> [Directions for this task]
Reproduce each line of the material precisely.

> [Data segment]
## begin

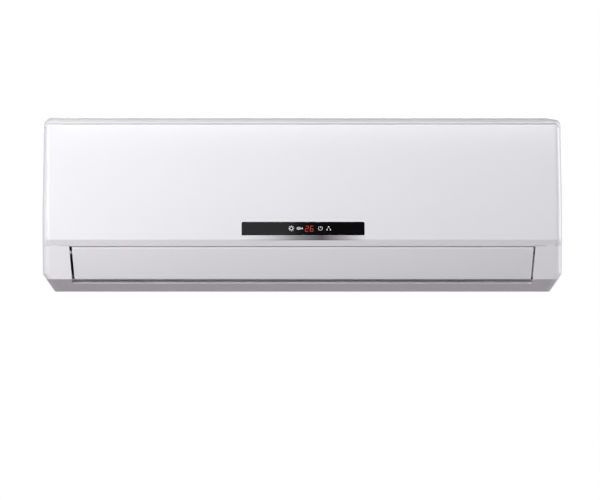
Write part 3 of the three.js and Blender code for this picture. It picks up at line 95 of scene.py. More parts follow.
UNIT_LOW, UNIT_HIGH = (corner / MM for corner in CAD_BOX)
HALF_WIDTH, TOP, BOTTOM, FRONT = UNIT_HIGH.x, UNIT_HIGH.z, UNIT_LOW.z, UNIT_LOW.y
PANEL_LOW, PANEL_HIGH = node_box("front_panel")
LOUVER_LOW = node_box("louver")[0]
LENS_LOW, LENS_HIGH = node_box("display_window")
TRIM_LOW, TRIM_HIGH = node_box("trim_strip")
GRILLE_LOW, GRILLE_HIGH = node_box("top_inlet_grille")
FILTER_LOW, FILTER_HIGH = node_box("filter_frame_right")
CASE_BACK = node_box("front_case")[1].y
CASE_SCREW = sum(node_box("case_screw_right"), Vector()) / 2
BUTTON = sum(node_box("manual_button"), Vector()) / 2
COVER_LOW, COVER_HIGH = node_box("wiring_cover")
JOINT_PLACE = {joint["name"]: Vector(joint["pos_m"]) / MM for joint in frame["joints"] if "pos_m" in joint}

# ---------------------------------------------------------------- sizes of the mouldings

FIT = 0.3  # between two pieces that touch
PROUD = 1  # how far a cutter reaches past what it cuts
BEHIND = 5  # y where a cutter that opens the back ends, behind the wall plane
ARC_STEP = math.radians(9)  # between two points of a rounding
EDGE_TURNS = [k * math.pi / 8 for k in range(5)]  # a quarter turn over a rounded edge
SHARP = math.radians(32)  # edges that bend more than this stay sharp

SEAT = FRONT + 14  # face of the case behind the panel
UNDERSIDE_REAR = FRONT + 70  # y where the slanted underside ends
CHIN_INSET, CHIN_RISE = 17.3, 27.5  # the outline's lower corners, from the side and from the underside
CHIN_ROUND, FOOT_ROUND = 6, 2  # roundings of the lower corners' upper and lower ends
DRAFT = 2.6  # the sides lean in by this much towards the top

CREASE = PANEL_LOW.z + 9
SOFT_CREASE = 18  # the case's borders round off the crease that the panel shows sharp
FOREMOST = PANEL_LOW.z + 53  # height where the crowned face stands furthest forward
BULGE_RADIUS = 1310
PANEL_HALF = HALF_WIDTH - 7.5
PANEL_EDGE = PANEL_HALF - 0.15
DRIP = 1.25  # the thin lip under the panel's lower edge

LIP = (FRONT + 19.7, BOTTOM + 19)  # y, z of the edge under the outlet
LIP_DROP = 2.0  # the rounded lip under the outlet sits this far below the louver's opening
LIP_RADIUS = 1.1
LIP_WALL = (0.2, 1.7)  # y of the thin wall above the lip, from the lip's middle
LIP_SUNK = 0.5  # the lip's ends are sunk in the cheeks by this much
OUTLET_TOP = PANEL_LOW.z - 0.6
OUTLET_BOTTOM = LIP[1] - 2.9
OUTLET_FRONT = FRONT + 7
OUTLET_ROUND = 12  # the case's rounding at the outlet's upper edge
OUTLET_HALF = HALF_WIDTH - 40.4
OUTLET_SLANT = 4.4  # the outlet's foot is narrower by this much at each end
OUTLET_FOOT = OUTLET_HALF - OUTLET_SLANT
HEADROOM = 6.3  # above the outlet, for the louver's upper edge

INLET_HALF = HALF_WIDTH - 23
INLET_FRONT, INLET_REAR = FRONT + 22, -22
RAIL_HALF, RAIL_HEIGHT = 1.5, 6.3  # the bars that carry the filters
SLOT_HALF = INLET_HALF - 4.5
SLOT_MIDDLE = 1.5  # half of the bar between the two filter slots
SLOT_FIT = 0.15  # the filter grips fill their slots closely
GRILLE_FLOOR = FILTER_HIGH.z + FIT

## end

> [Answer for this exercise]
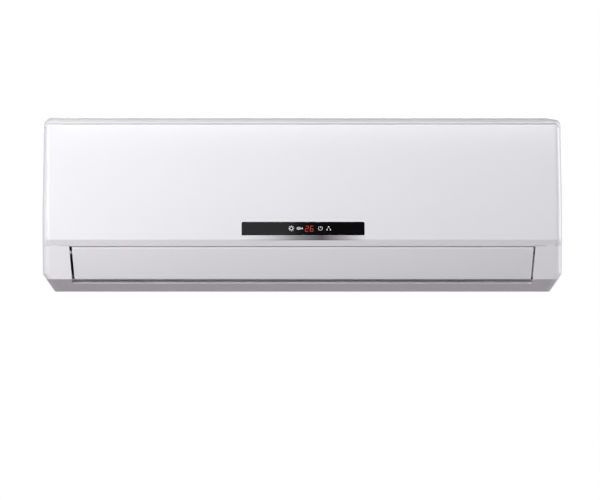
Write part 3 of the three.js and Blender code for this picture. It picks up at line 95 of scene.py. More parts follow.
UNIT_LOW, UNIT_HIGH = (corner / MM for corner in CAD_BOX)
HALF_WIDTH, TOP, BOTTOM, FRONT = UNIT_HIGH.x, UNIT_HIGH.z, UNIT_LOW.z, UNIT_LOW.y
PANEL_LOW, PANEL_HIGH = node_box("front_panel")
LOUVER_LOW = node_box("louver")[0]
LENS_LOW, LENS_HIGH = node_box("display_window")
TRIM_LOW, TRIM_HIGH = node_box("trim_strip")
GRILLE_LOW, GRILLE_HIGH = node_box("top_inlet_grille")
FILTER_LOW, FILTER_HIGH = node_box("filter_frame_right")
CASE_BACK = node_box("front_case")[1].y
CASE_SCREW = sum(node_box("case_screw_right"), Vector()) / 2
BUTTON = sum(node_box("manual_button"), Vector()) / 2
COVER_LOW, COVER_HIGH = node_box("wiring_cover")
JOINT_PLACE = {joint["name"]: Vector(joint["pos_m"]) / MM for joint in frame["joints"] if "pos_m" in joint}

# ---------------------------------------------------------------- sizes of the mouldings

FIT = 0.3  # between two pieces that touch
PROUD = 1  # how far a cutter reaches past what it cuts
BEHIND = 5  # y where a cutter that opens the back ends, behind the wall plane
ARC_STEP = math.radians(9)  # between two points of a rounding
EDGE_TURNS = [k * math.pi / 8 for k in range(5)]  # a quarter turn over a rounded edge
SHARP = math.radians(32)  # edges that bend more than this stay sharp

SEAT = FRONT + 14  # face of the case behind the panel
UNDERSIDE_REAR = FRONT + 70  # y where the slanted underside ends
CHIN_INSET, CHIN_RISE = 17.3, 27.5  # the outline's lower corners, from the side and from the underside
CHIN_ROUND, FOOT_ROUND = 6, 2  # roundings of the lower corners' upper and lower ends
DRAFT = 2.6  # the sides lean in by this much towards the top

CREASE = PANEL_LOW.z + 9
SOFT_CREASE = 18  # the case's borders round off the crease that the panel shows sharp
FOREMOST = PANEL_LOW.z + 53  # height where the crowned face stands furthest forward
BULGE_RADIUS = 1310
PANEL_HALF = HALF_WIDTH - 7.5
PANEL_EDGE = PANEL_HALF - 0.15
DRIP = 1.25  # the thin lip under the panel's lower edge

LIP = (FRONT + 19.7, BOTTOM + 19)  # y, z of the edge under the outlet
LIP_DROP = 2.0  # the rounded lip under the outlet sits this far below the louver's opening
LIP_RADIUS = 1.1
LIP_WALL = (0.2, 1.7)  # y of the thin wall above the lip, from the lip's middle
LIP_SUNK = 0.5  # the lip's ends are sunk in the cheeks by this much
OUTLET_TOP = PANEL_LOW.z - 0.6
OUTLET_BOTTOM = LIP[1] - 2.9
OUTLET_FRONT = FRONT + 7
OUTLET_ROUND = 12  # the case's rounding at the outlet's upper edge
OUTLET_HALF = HALF_WIDTH - 40.4
OUTLET_SLANT = 4.4  # the outlet's foot is narrower by this much at each end
OUTLET_FOOT = OUTLET_HALF - OUTLET_SLANT
HEADROOM = 6.3  # above the outlet, for the louver's upper edge

INLET_HALF = HALF_WIDTH - 23
INLET_FRONT, INLET_REAR = FRONT + 22, -22
RAIL_HALF, RAIL_HEIGHT = 1.5, 6.3  # the bars that carry the filters
SLOT_HALF = INLET_HALF - 4.5
SLOT_MIDDLE = 1.5  # half of the bar between the two filter slots
SLOT_FIT = 0.15  # the filter grips fill their slots closely
GRILLE_FLOOR = FILTER_HIGH.z + FIT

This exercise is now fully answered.